Laik devlette idam nasıl oldu ve olacaksa, ötenazi de sadece engelli bireye olmalıdır.
Son yıllarda kimlerin hangi şartla idam edildiği de ortada zaten. Engelli bireye ötenazi nasıl olmalı?
Engelli birey veya yakını engelli raporuyla ötenazi için devlete başvurur.
Devlette uzman psikolog görevlendirir. Psikolog en ince ayrıntısına kadar inceleyerek ötenazi olup yada olmamasına karar verir.
Devlet ve sivil toplum fikrimi olumlu bulmuyorsa, o zaman hemen hep beraber dünya tarihine geçecek aklımdaki 'Engelli Devrimi' içindeki projeleri hayata geçirelim.
Ona da hayır derseniz, o zaman sizi Allah'a havale ederim. Ben yaşadıkça kalemle yürek susmaz.

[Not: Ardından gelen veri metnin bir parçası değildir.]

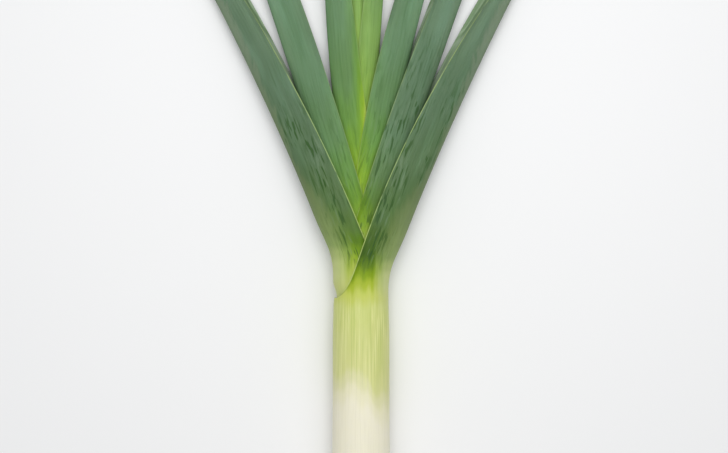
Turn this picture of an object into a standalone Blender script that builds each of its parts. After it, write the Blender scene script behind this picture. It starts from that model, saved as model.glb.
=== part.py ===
"""A leek lying on its side: eight leaves nested from the outermost to the heart leaf, the root
plate that they grow from, and its trimmed roots.

Each leaf is one piece. Its lower part is a closed tube, the sheath, and the sheaths lie inside one
another and make the white shaft. Above its mouth the tube opens on the side away from its keel and
goes on as a blade folded along the keel. Keels point right and left by turns, so the blades fan
out in one plane, each fold holding the next leaf in.

Metres, +Z up. The leek lies along Y with its leaves towards +Y and rests on Z = 0. The sections
below are worked out in a frame whose Y = 0 is the fork, where the first blades leave the shaft,
and the finished leek is then moved so that the middle of its footprint is the origin.
"""

import math
from collections import namedtuple

import bmesh
import bpy

# The shaft.
SHAFT_RADIUS = 0.0157  # of the outermost sheath's inner side, below the neck
BASE_SWELL = 0.0010  # how much thicker the shaft is above the root plate than below the neck
NECK_NARROWING = 0.035  # the share of its radius that it loses at the neck
NECK_START, NECK_END = -0.045, -0.015
SHEATH_WALL = 0.0012
SHEATH_PITCH = 0.0019  # from one sheath's inner side to the next one's
SHEATH_FOOT = -0.2360  # where the outermost sheath ends, round the root plate
FOOT_TAPER = 0.0200  # the length over which the shaft draws in to the root plate
FOOT_NARROWING = 0.20  # the share of its radius that it loses there
FOOT_GAP = 0.0004  # clearance between a sheath's foot and the root plate

# The blades.
BLADE_WALL_SHARE = 0.70  # a blade's thickness as a share of the sheath's
MOUTH_LENGTH = 0.0055  # how quickly a sheath opens above its mouth
BEND_SOFTNESS = 0.010
RELAX = 0.0018  # how much a sheath widens, away from its keel, above its mouth
RELAX_LENGTH = 0.009
RELAX_LATER = 0.002  # the leaf inside starts to spring out this far above the mouth
STAND = 0.0014  # how far a keel stands out above its bend, besides its lean
STAND_LENGTH = 0.028
OPENING_LENGTH = 0.030
FLAT_START, FLAT_END = 0.010, 0.135  # where the round sheaths turn into flat folded blades
EDGE_END = 0.155  # above this the margins swing round to run along their keels
EDGE_SETTLING = 0.012
KEEL_RADIUS = 0.0009  # of the fold, far out on the blade
FOLD_CORNER = 0.16  # the share of the half width, from the keel, where the columns crowd
SETTLE_LENGTH = 0.032  # over which an emptied fold closes and its margins sink to the surface
SETTLED_GAPE = 0.24  # the share of its gape that is left
SETTLED_HEIGHT = 0.0032  # of the middle between its margins

# How the leaves lie.
SAG = 0.0084  # how far the blades sink from the shaft's axis to their ends
SAG_START, SAG_END = -0.010, 0.220
SKEW_START, SKEW_END = 0.060, 0.200  # where a blade's sections turn square to the blade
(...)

Öldükten sonra engelli bireyler daha keskin şekilde yerimi doldururlar.
Yazdıklarımı ve yazacaklarımı ciddiye almayanlar zika vakası hala capcanlı kapının arkasında saklanır.
Engelli birey sorunuyla ilgilenip ilgilenmemesinden ziyade herhangi hükümetin büyük cesaret örneği göstererek ötenazi kanununu çıkarıp çıkarılmaması ya da Engelliler Devrimi yapıp yapmamasıdır.
Engelli birey dinine bağlı, sabırlı, azimli, kararlı, heyecanlı, gerçeği anlayarak yaşayan, öbür dünyayı düşünen vatandaştır. Ötenazi Yasası çıksa bile senelik müracaat yüzdesi bir bile olmaz.
Ama engelli birey sorunu görünerek devletin bu soruna çözüm
bulması için sadece engelli bireylere Ötenazi Yasası çıkması lazım.
Vatandaşa seçme ve hür iradesini koyma hakkı tanıyan yasalar, yürüyen merdiven değil, bir köşede duran kanundur. Hainlik ve günahla özgür iradeyi ayrı tutmak gerekir.
Milleti hür iradesinden yoksun koymak, her türlü sapkınlığa kapı aralamaktır.